Former Prime Minister and Leader of the Opposition, the Rt. Hon. Dr. Denzil L. Douglas has been appointed a member of a high-level commission that was convened by the Pan American Health Organization (PAHO) to propose solutions for expanding health coverage and access in the Americas, with the goal of leaving no one behind by 2030.
Dr. Douglas has been appointed by PAHO Director Carissa F. Etienne to be a member of the recently launched Regional Forum on Universal Health in the 21st Century: 40 Years of Alma-Ata.
The high-level commission is headed by former president of Chile Michelle Bachelet.
“Your leadership and commitment are key if we want to empower people and communities in the search for equity and the realization of the right to health,” Etienne told Bachelet at the new commission’s opening session, in which Bachelet participated virtually.
Four decades after the 1978 Declaration of Alma-Ata, which called for ‘health for all by the year 2000,” some 30% of people in the Americas still lack access to health care for economic reasons, and 21% lack access due to geographical barriers. Yet achieving universal health – which is “the 21st century expression of Alma Ata,” according to Etienne – is “possible and necessary” but requires special efforts that focus on populations in vulnerable conditions, she said.

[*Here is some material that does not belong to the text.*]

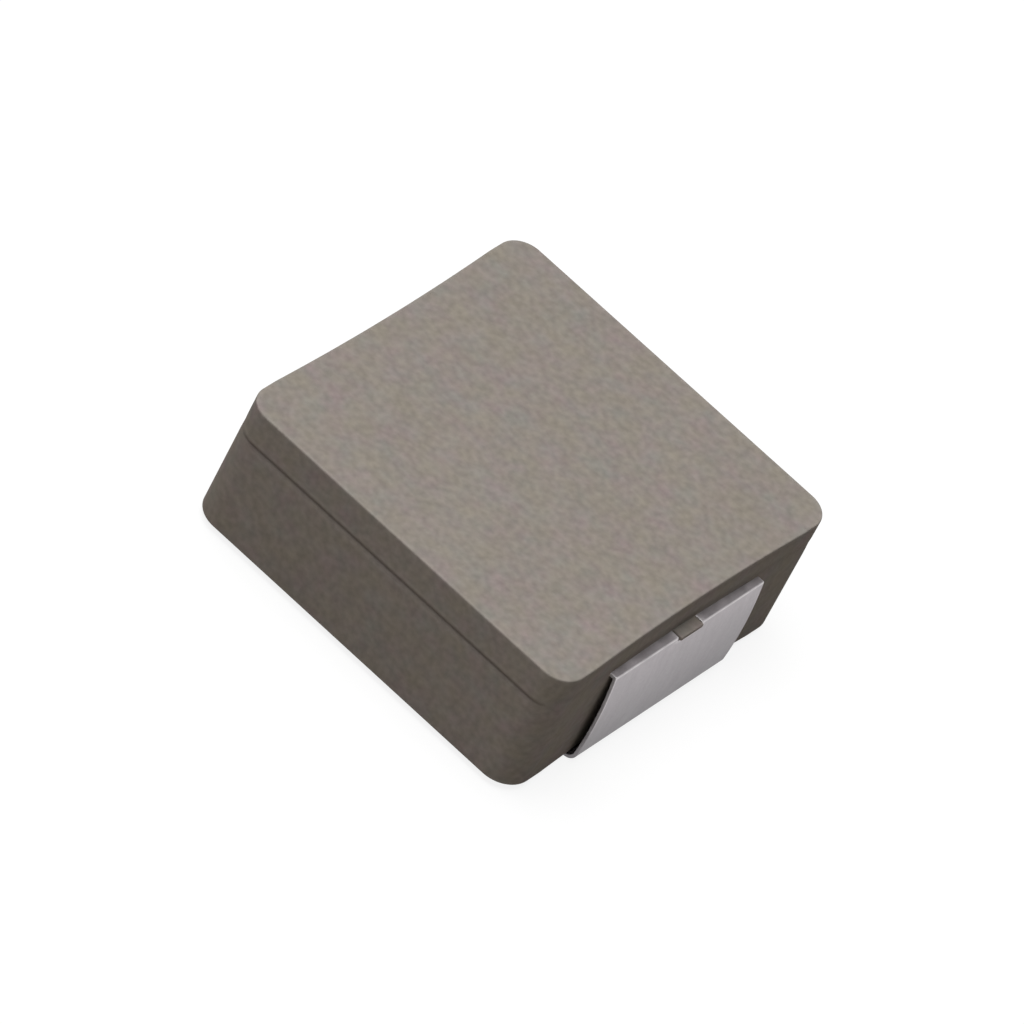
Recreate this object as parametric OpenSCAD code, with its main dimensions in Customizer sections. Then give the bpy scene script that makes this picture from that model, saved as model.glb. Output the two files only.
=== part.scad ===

In recent years, the countries of the Americas have made progress in transforming their health systems to make them inclusive and accessible to the people who need them. The work of the new commission will include efforts to accelerate these transformations and ensure that people are able to participate in the design, implementation and supervision of health policies and plans that are part of the process. The goal of achieving universal health 2030 corresponds to the end date of the new global Sustainable Development Agenda, to which countries in the Americas and throughout the world have committed themselves.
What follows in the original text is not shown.